2 Действительно, этот очерк представляет собой значительно сокращенный текст вступления к книге П.П.Муратова ‘Las culpture gothique’ (‘Готическая скульптура’), опубликованной в серии ‘Art et artistes franзais’ (‘Искусство и художники Франции’), издаваемой Марио Брольо в Париже в конце 1920-х и в начале 1930-х гг. совместно с издательством Floury. Архивы издательства Брольо ‘Valori plastici’ свидетельствуют о том, что П.П.Муратов предполагал написать для этой серии также тома по истории романской скульптуры во Франции, о скульптуре французского Ренессанса, а также о французской скульптуре XVIII века.

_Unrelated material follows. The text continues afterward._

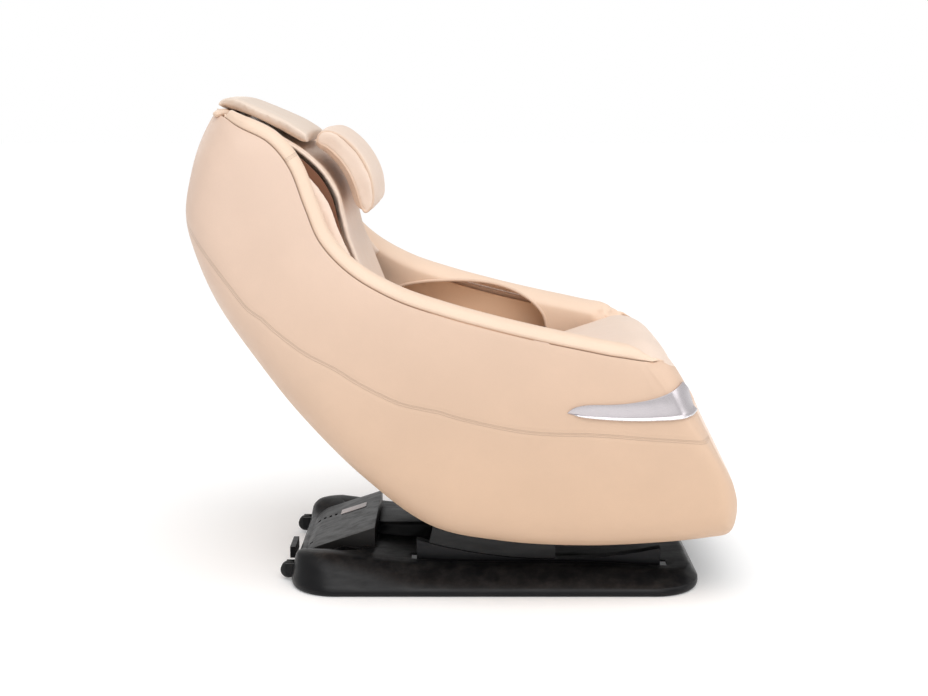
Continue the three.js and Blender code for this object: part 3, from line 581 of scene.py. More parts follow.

Эти планы не были осуществлены.
В статье опущена значительная часть вступления, посвященного становлению готического стиля и разработке готической конструкции. Автор опустил также включенное в текст книги упоминание о французском византологе Шарле Диле как не имеющее прямого отношения к основному предмету статьи — специфике готического искусства.
Очерк П.П.Муратова, опубликованный в ‘Возрождении’, как и его книга о готической скульптуре, показывают оригинальность его взглядов на готику. Опираясь как на классические труды по истории готического искусства, так и на собственное изучение памятников, Муратов придает огромное значение личным впечатлениям, которые обогащают и оживляют традиционные взгляды. Обращаясь к истории термина ‘готика’, он подчеркивает его важность в передаче ‘антиклассического’ начала готической концепции, в то время как в науке начала XX столетия этот термин, введенный в первую очередь Вазари и другими итальянскими гуманистами XV и XVI веков, оценивался как случайный, отрицательный и ‘несправедливый’. Старинное сравнение готического собора с лесной чащей, также восходящее к эпохе итальянского Ренессанса (это сравнение мы находим уже в известном письме Рафаэля к папе Юлию II), впервые в литературе применяется Муратовым не исключительно к готической архитектуре, а к готической скульптуре, точнее к ансамблю готического собора, населенного скульптурой. Об истории и понимании термина ‘готика’ см.: Muratova X. Questa maniera fu trovata dai Goti…// Il Gotico europeo in Italia. Napoli: Electa, 1994. P. 23-47.